Im Erzgebirge ticken die Menschen anders. Leider. Im September hat das Erzgebirge noch zwei Direktkandidaten der AfD in den Bundestag geschickt, dann wurde es still im Land der Löffelschnitzer. Zumindest, was das Impfen anging. Der Landkreis verzeichnet noch immer die niedrigste Impfquote im ohnehin schon impflahmen Sachsen. Dafür holte das Erzgebirge Ende November den Rekord als erste Region Deutschlands, die eine Inzidenz von über 2000 Neuinfektionen pro 100.000 Einwohner aufwies.
Erst kurz vorher war der Weihnachtsmarkt von Annaberg-Buchholz abgesagt worden.
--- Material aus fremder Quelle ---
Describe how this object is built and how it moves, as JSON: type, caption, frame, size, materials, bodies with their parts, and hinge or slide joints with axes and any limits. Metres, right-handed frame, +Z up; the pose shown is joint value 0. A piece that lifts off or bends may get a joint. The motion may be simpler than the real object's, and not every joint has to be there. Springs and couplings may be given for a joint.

Bis zuletzt hatte der dortige Oberbürgermeister von der Landesregierung eine Sonderregelung – sprich: Ausnahme – für die Veranstaltung gefordert. Sein Grundtenor: Die Erzgebirgler halten sich von Natur aus von Fremden fern. Da kann es gar nicht zu Menschenansammlungen kommen, auch nicht auf dem Markt. Erst die Notverordnung des Landes zwang den OB, laut städtischer Pressemitteilung »mit dem Herzen am richtigen Fleck« ausgestattet, in die Knie. Wer in dem abgelaufenen Jahr Räuchermännchen und Schwibbögen kaufen wollte, musste das online tun.
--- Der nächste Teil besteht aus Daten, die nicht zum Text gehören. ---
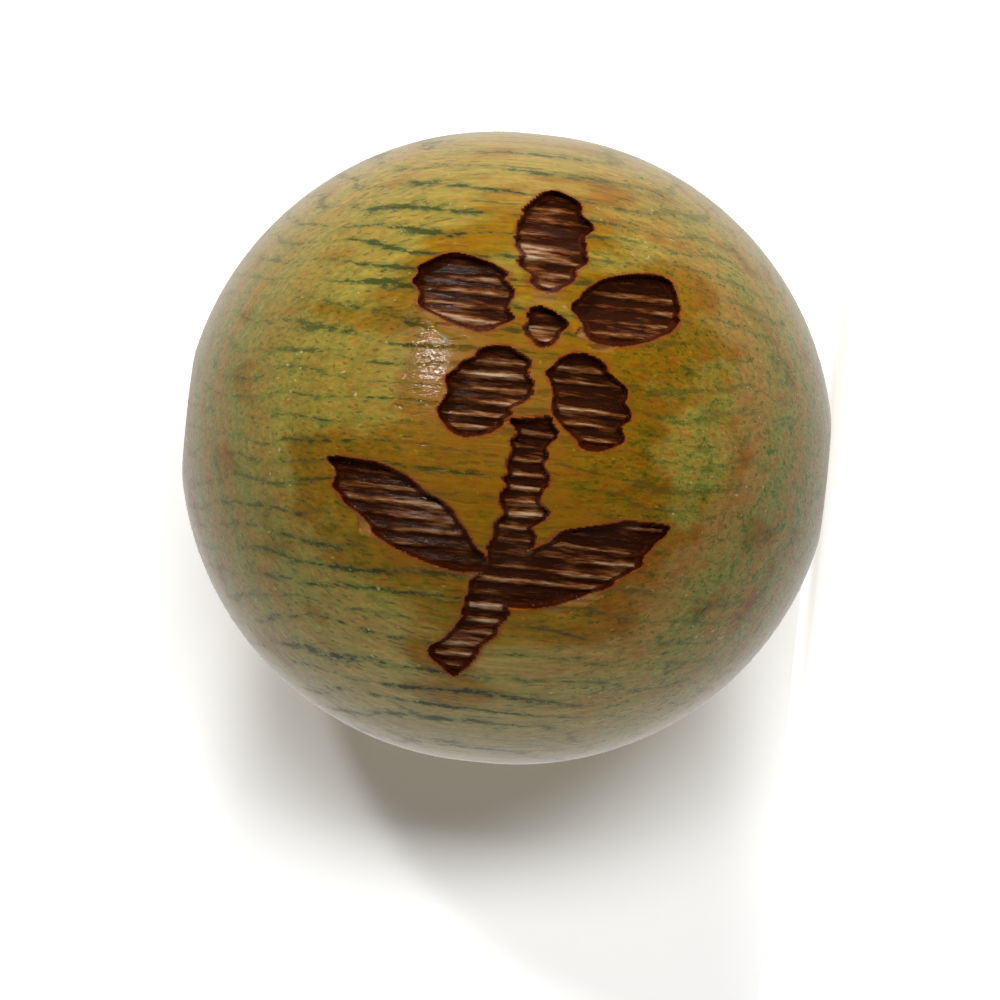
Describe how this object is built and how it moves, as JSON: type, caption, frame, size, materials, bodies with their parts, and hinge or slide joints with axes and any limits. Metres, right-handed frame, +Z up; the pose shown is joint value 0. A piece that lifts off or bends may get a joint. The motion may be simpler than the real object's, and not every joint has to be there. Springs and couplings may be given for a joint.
{
  "type": "carved wooden bead",
  "caption": "Slightly long round wooden bead, drilled through for a cord, with a flower on a stem engraved in fine furrows on its belly.",
  "frame": {"origin": "centre of the bore on the lower end face, which the bead stands on", "axes": "+Z up along the bore; the engraved side faces -Y, and its flower stands upright towards +X"},
  "size_m": [0.012, 0.012, 0.0122],
  "materials": {
    "wood": "polished olive and gold hardwood, burnt dark in the engraving"
  },
  "bodies": {
    "root": {"bead": "wood"}
  },
  "joints": []
}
Seitdem brodelt es im Gebirge. Wie es vom Chefarzt des Klinikums in Aue heißt, kennen die Eingeborenen keinen Mund-Nasen-Schutz und keine Hygieneregeln. Bei Demonstrationen gegen die nicht eingehaltenen Regeln werden regelmäßig Krankenhauseinfahrten blockiert. Schlimmer noch: Mit NS-Slogans auf ihren Plakaten fluten die Bergbewohner die Städte im Umland und skandieren dort die Sprüche der rechtsradikalen »Freien Sachsen«. Möglich wird das, weil selbst lokale Ärzte in ihren Praxen laissez faire spielen und weil die Mitarbeiter der Ordnungsämter lieber grüßen statt abstrafen und die Polizei auch illegale Zusammenrottungen aufmarschieren lässt.
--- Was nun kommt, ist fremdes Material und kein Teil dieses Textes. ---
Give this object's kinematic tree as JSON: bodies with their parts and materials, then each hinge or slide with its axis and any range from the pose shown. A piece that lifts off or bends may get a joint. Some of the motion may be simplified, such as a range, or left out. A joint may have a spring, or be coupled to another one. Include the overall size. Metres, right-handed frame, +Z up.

Warum die Menschen im Erzgebirge so renitent sind, lässt sich nur ansatzweise erklären. Die Region liegt seit jeher im Abseits, erst geografisch hinter der Strichmeile entlang der böhmischen Grenze, seit dem Ende des Industriezeitalters auch wirtschaftlich. Im Zukunftsatlas belegt die Region verlässlich einen der letzten Plätze, sie gehört zu den zehn ärmsten Landkreisen Deutschlands. Man darf sich hier zu Recht vergessen fühlen, denn seit der Erfindung des Schnitzmessers hat die Region mit keinerlei Innovation auf sich aufmerksam gemacht. Die durchschnittliche Bevölkerung ist immer schlechter ausgebildet, altert und nimmt vor allem ab. Von daher darf man von außen optimistisch in die Zukunft sehen. Aktuell bewohnen die Erzgebirgler allerdings noch den einwohnerreichsten Landkreis Sachsens.
Nun könnte man es mit den Worten des letzten sächsischen Königs sagen: »Macht doch euern Dreck alleene!« Aber so einfach ist es nicht, denn die erkrankten Gebirgler fluten eben auch die Kliniken in Leipzig und Dresden. Längst werden die infizierten Sachsen quer durch die Republik geflogen, weil die Corona- zur Versorgungskrise geworden ist. Was im Erzgebirge vor sich geht, muss also auch normale Menschen sorgen.
Ungeachtet dessen reckt sich ein weiterer Held des Erzgebirges empor. Jens Weißflog, einst Bronzesieger von Thuner Bay, klagt darüber, dass in Oberwiesenthal die Hotels – auch seins – leer stehen müssen. Urlaub im Hochrisikogebiet – für den Skispringer kein Problem. Böse Zungen könnten nun behaupten, dass die Leute im Erzgebirge ja ordentlich dazu beigetragen haben, dass die Lage so ist, wie sie ist. Aber leider muss man wohl besser still sein, selbst wenn man fernab des Gebirges in Leipzigs flachem Norden wohnt, sonst verabreden sich wieder dubiose Telegram-Gestalten in irgendwelchen Parks, um den nächsten Fackellauf zu planen.